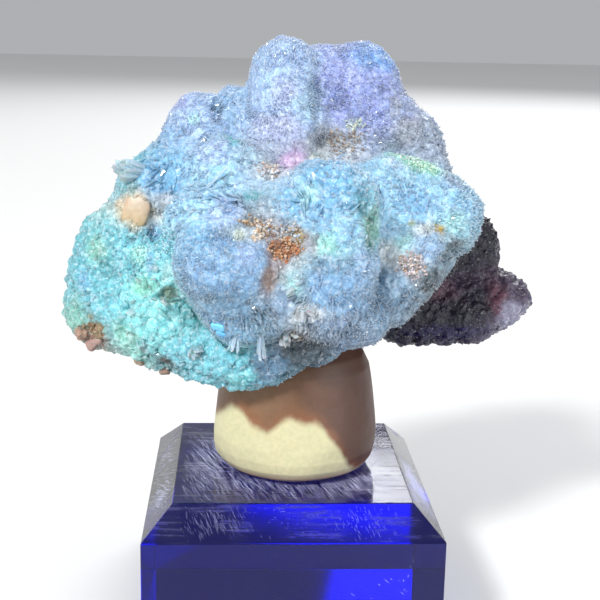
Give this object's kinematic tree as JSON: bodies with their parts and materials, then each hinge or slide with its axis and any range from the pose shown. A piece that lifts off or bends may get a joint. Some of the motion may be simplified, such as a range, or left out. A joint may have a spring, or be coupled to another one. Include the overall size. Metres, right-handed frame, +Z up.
{
  "type": "creedite mineral specimen",
  "caption": "Cluster of radiating creedite crystal balls held in a putty lump on a bevelled clear acrylic block, for display.",
  "frame": {"origin": "middle of the acrylic block's underside", "axes": "+Z up out of the block's top, display side facing -Y, +X to the display side's right"},
  "size_m": [0.0652, 0.0432, 0.0766],
  "materials": {
    "creedite": "translucent pale blue, lavender and aqua needle crystals",
    "putty": "matte cream putty, brown in its upper part",
    "acrylic": "clear polished acrylic, deep blue, with fine scratches"
  },
  "bodies": {
    "root": {"creedite_cluster": "creedite", "mounting_putty": "putty", "acrylic_base": "acrylic"}
  },
  "joints": []
}
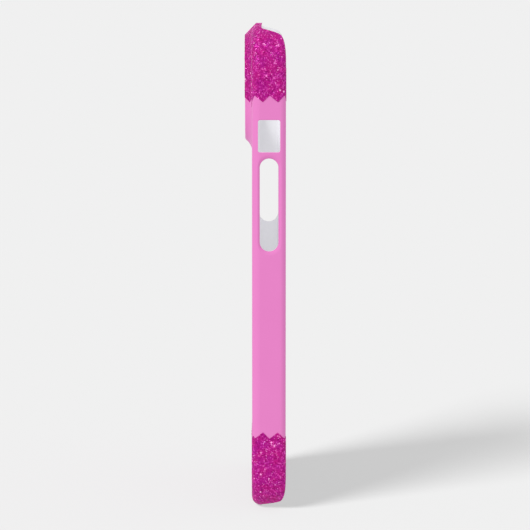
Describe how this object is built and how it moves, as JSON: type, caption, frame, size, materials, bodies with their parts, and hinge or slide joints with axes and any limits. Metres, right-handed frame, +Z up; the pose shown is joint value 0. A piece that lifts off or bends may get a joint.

_____

» **Short task**
Extract every entry in the listing word for word.

» **Result of this task**
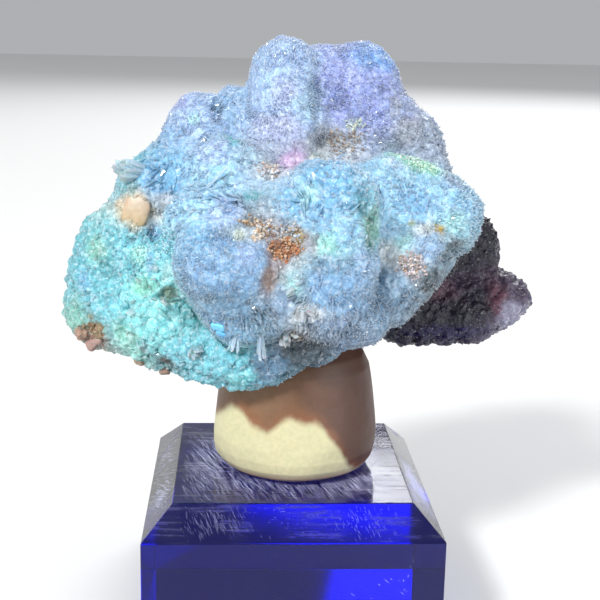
Give this object's kinematic tree as JSON: bodies with their parts and materials, then each hinge or slide with its axis and any range from the pose shown. A piece that lifts off or bends may get a joint. Some of the motion may be simplified, such as a range, or left out. A joint may have a spring, or be coupled to another one. Include the overall size. Metres, right-handed frame, +Z up.
{
  "type": "creedite mineral specimen",
  "caption": "Cluster of radiating creedite crystal balls held in a putty lump on a bevelled clear acrylic block, for display.",
  "frame": {"origin": "middle of the acrylic block's underside", "axes": "+Z up out of the block's top, display side facing -Y, +X to the display side's right"},
  "size_m": [0.0652, 0.0432, 0.0766],
  "materials": {
    "creedite": "translucent pale blue, lavender and aqua needle crystals",
    "putty": "matte cream putty, brown in its upper part",
    "acrylic": "clear polished acrylic, deep blue, with fine scratches"
  },
  "bodies": {
    "root": {"creedite_cluster": "creedite", "mounting_putty": "putty", "acrylic_base": "acrylic"}
  },
  "joints": []
}
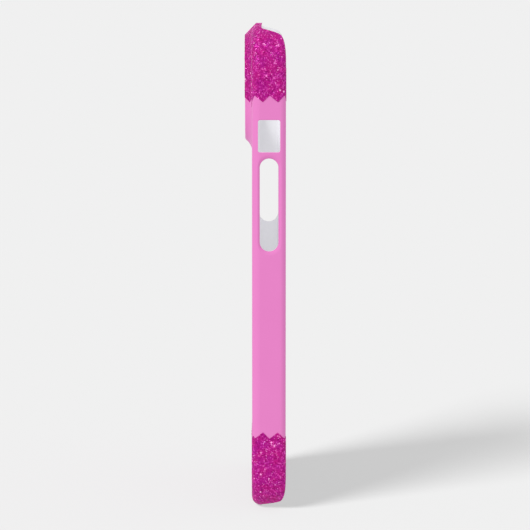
Describe how this object is built and how it moves, as JSON: type, caption, frame, size, materials, bodies with their parts, and hinge or slide joints with axes and any limits. Metres, right-handed frame, +Z up; the pose shown is joint value 0. A piece that lifts off or bends may get a joint.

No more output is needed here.